Judge Cameron Mander of the Christchurch High Court said that a finite term would not be sufficient.
"Your crimes ... are so wicked that even if you are detained until you die it will not exhaust the requirements of punishment and denunciation," said Mander as he handed down a sentence unprecedented in New Zealand legal history.
"Your actions were inhuman,'' the judge said. "You deliberately killed a 3-year-old infant as he clung to the leg of his father…As far as I can discern, you are empty of any empathy for your victims."
The sentencing comes after three days of emotionally charged statements from survivors and the families of the victims in court. The shooter was largely emotionless throughout the proceedings, as the victims gave harrowing testimonies of what was New Zealand's worst terror attack and its impact on their lives.
The 29-year-old Australian white supremacist had admitted to 51 charges of murder, 40 of attempted murder, and one charge of terrorism over the 2019 attack outside two mosques in the city of Christchurch. He live-streamed the act on social media and also uploaded a manifesto shortly before the shootings.
Crown prosecutor Mark Zarifeh said the attack was "without comparison in New Zealand's criminal history".
"The offending was motivated by an entrenched racist and xenophobic ideology... in my submission, the offender is clearly New Zealand's worst murderer," he said.
Zarifeh said life behind bars was "the only proper sentencing option" for the shooter.
The shooter had sacked his legal team last month intending to represent himself.
He waived his right to speak at the sentencing. Instead, he made a brief statement through a court-appointed lawyer before the sentencing, saying the shooter "does not oppose the application that he should be sentenced to life imprisonment without parole."
This eased concerns that he may use the platform to talk about his extremist ideology.
The families of the victims had called for the harshest possible punishment for the gunman. New Zealand does not have the death penalty, but some angry survivors called for just that.
Life imprisonment is the most severe punishment in the country. While the Sentencing Act requires a minimum of 10-17 years in prison before the possibility of parole, a judge can sentence a convict to life imprisonment without the possibility of release.
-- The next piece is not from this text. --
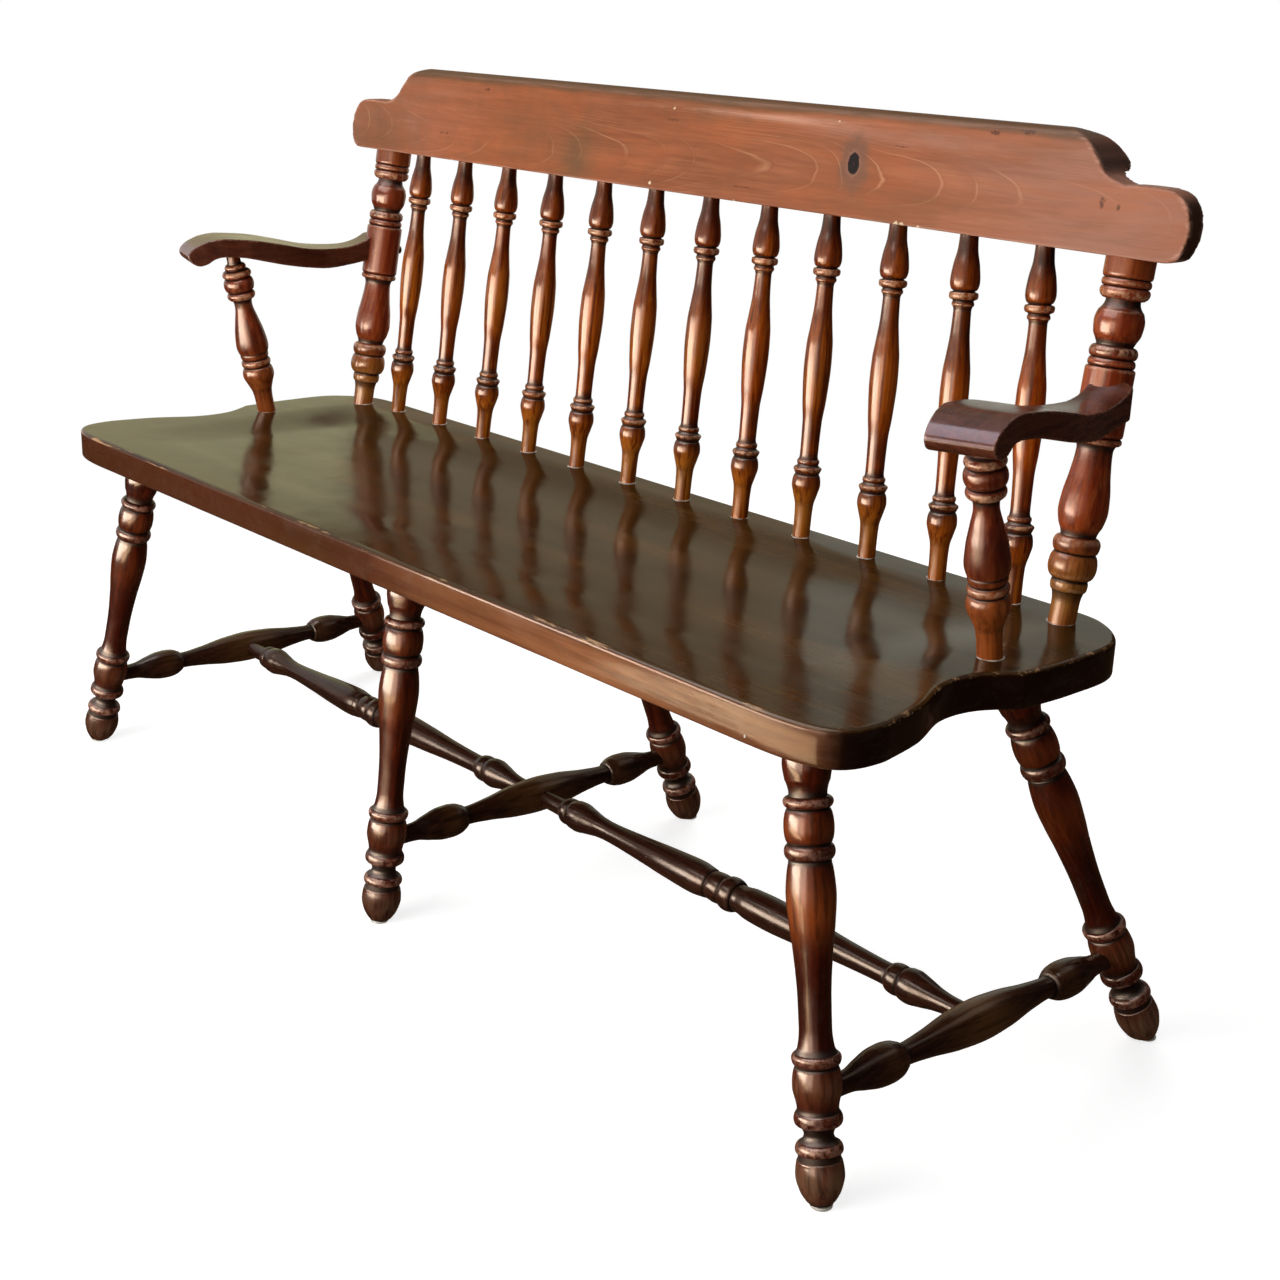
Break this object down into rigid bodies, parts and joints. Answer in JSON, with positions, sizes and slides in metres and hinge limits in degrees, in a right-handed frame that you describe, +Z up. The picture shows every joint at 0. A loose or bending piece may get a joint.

"He deserves not a life imprisonment term of 17, 25 or 30 years, but life imprisonment until his last gasp, his last breath," Hamimah Tuyan, whose husband Zekeriya died of his wounds 48 days after the attack, told the court on Wednesday.
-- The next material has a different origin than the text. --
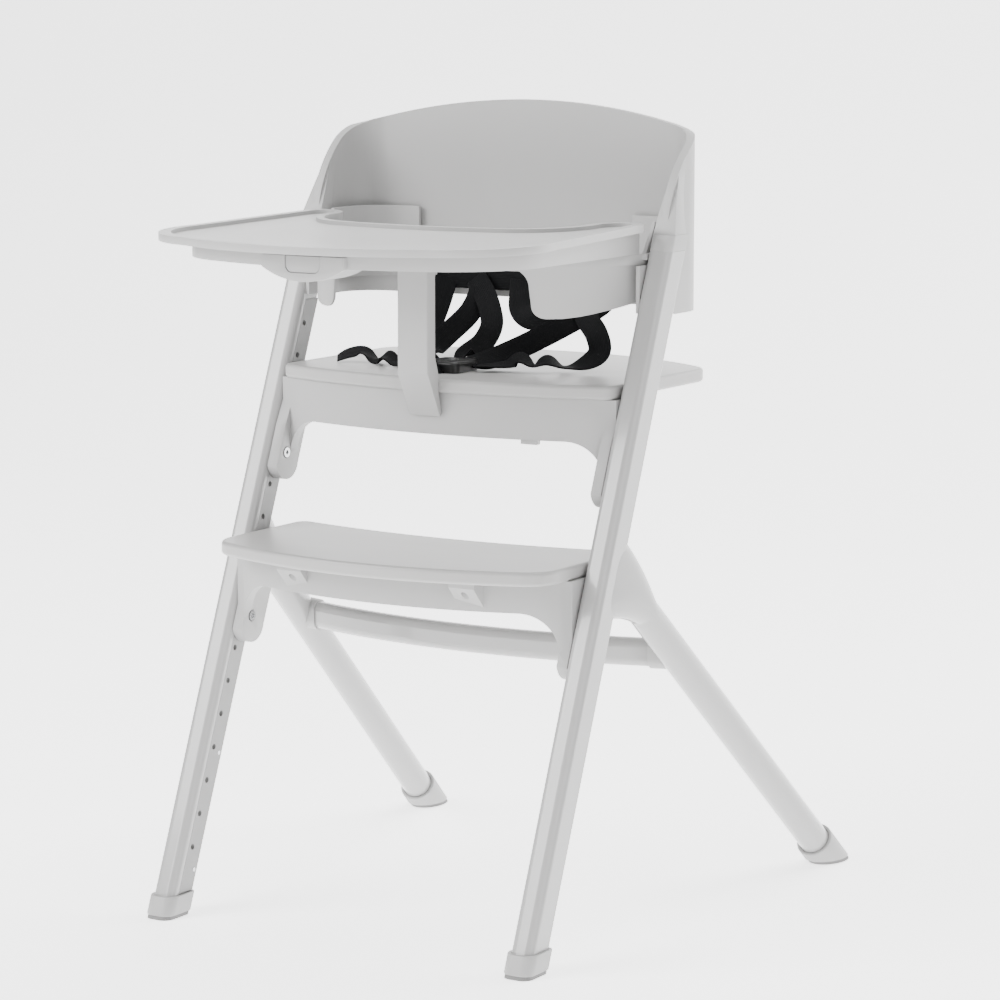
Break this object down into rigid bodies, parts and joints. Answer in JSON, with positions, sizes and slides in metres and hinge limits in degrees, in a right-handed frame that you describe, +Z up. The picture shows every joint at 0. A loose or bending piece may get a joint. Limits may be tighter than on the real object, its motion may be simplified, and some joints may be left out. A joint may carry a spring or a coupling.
{
  "type": "baby high chair",
  "caption": "Light grey high chair: leaning metal legs, height-adjustable seat and footrest boards, wrap-around back, guard with crotch post, pull-off tray and black harness.",
  "frame": {"origin": "on the floor, under the middle of the chair's overall box", "axes": "+Z up, the child looks along -Y, +X to the viewer's right when facing the chair's front"},
  "size_m": [0.5838, 0.7182, 0.866],
  "materials": {
    "frame_metal": "gloss",
    "rail_metal": "satin",
    "screw_steel": "polished",
    "sole_rubber": "matte",
    "lacquered_wood": "satin lacquer",
    "webbing": "woven",
    "buckle_plastic": "satin",
    "buckle_button": "satin",
    "tray_plastic": "satin",
    "moulded_plastic": "satin"
  },
  "bodies": {
    "frame": {"front_leg_right": "frame_metal", "front_leg_left": "frame_metal", "rail_strip_right": "rail_metal", "rail_strip_left": "rail_metal", "rail_rivets": "screw_steel", "leg_cap_right": "moulded_plastic", "leg_cap_left": "moulded_plastic", "rear_leg_right": "frame_metal", "rear_leg_left": "frame_metal", "front_foot_right": "moulded_plastic", "front_foot_left": "moulded_plastic", "front_sole_right": "sole_rubber", "front_sole_left": "sole_rubber", "rear_foot_right": "moulded_plastic", "rear_foot_left": "moulded_plastic", "rear_sole_right": "sole_rubber", "rear_sole_left": "sole_rubber", "leg_joint_right": "frame_metal", "leg_joint_left": "frame_metal", "crossbar": "frame_metal", "crossbar_collars": "moulded_plastic", "back_shell": "moulded_plastic", "lumbar_band": "webbing"},
    "seat": {"seat_board": "lacquered_wood", "seat_bracket": "moulded_plastic", "seat_lock_screws": "screw_steel", "shoulder_belt_left": "webbing", "shoulder_belt_right": "webbing", "hip_belt_left": "webbing", "hip_belt_right": "webbing", "buckle": "buckle_plastic", "crotch_belt": "webbing", "belt_tail_left": "webbing", "belt_tail_right": "webbing"},
    "footrest": {"footrest_board": "lacquered_wood", "footrest_bracket": "moulded_plastic", "footrest_lock_screws": "screw_steel"},
    "guard": {"front_guard": "moulded_plastic", "crotch_post": "moulded_plastic"},
    "tray": {"tray": "tray_plastic", "tray_base": "tray_plastic"},
    "tray_button": {"tray_button": "tray_plastic"},
    "buckle_button": {"buckle_button": "buckle_button"}
  },
  "joints": [
    {"name": "seat_height", "type": "slide", "parent": "frame", "child": "seat", "axis": [0, 0.373, 0.9278], "range_m": [0, 0.037], "deforming": ["shoulder_belt_left", "shoulder_belt_right", "hip_belt_left", "hip_belt_right"]},
    {"name": "footrest_height", "type": "slide", "parent": "frame", "child": "footrest", "axis": [0, 0.373, 0.9278], "range_m": [-0.2588, 0.037]},
    {"name": "guard_slide", "type": "slide", "parent": "frame", "child": "guard", "axis": [0, -1, 0], "range_m": [0, 0.3]},
    {"name": "tray_slide", "type": "slide", "parent": "guard", "child": "tray", "axis": [0, -1, 0], "range_m": [0, 0.25]},
    {"name": "tray_release", "type": "slide", "parent": "tray", "child": "tray_button", "axis": [0, 1, 0], "range_m": [0, 0.004], "stiffness_N_per_m": 900, "springref_m": -0.002},
    {"name": "buckle_release", "type": "slide", "parent": "seat", "child": "buckle_button", "axis": [0, 0, -1], "range_m": [0, 0.002], "stiffness_N_per_m": 900, "springref_m": -0.002}
  ]
}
Prime Minister Jacinda Ardern welcomed the sentence and acknowledged the strength of the Muslim community at a press conference on Thursday.
"You relived the horrific events of March 15 to chronicle what happened that day and the pain it has left behind," Ardern said. "Nothing will take the pain away but I hope you felt the arms of New Zealand around you through this whole process, and I hope you continue to feel that through all the days that follow."
"The trauma of March 15 is not easily healed but today I hope is the last where we have any cause to hear or utter the name of the terrorist behind it," she said. "His deserves to be a lifetime of complete and utter silence."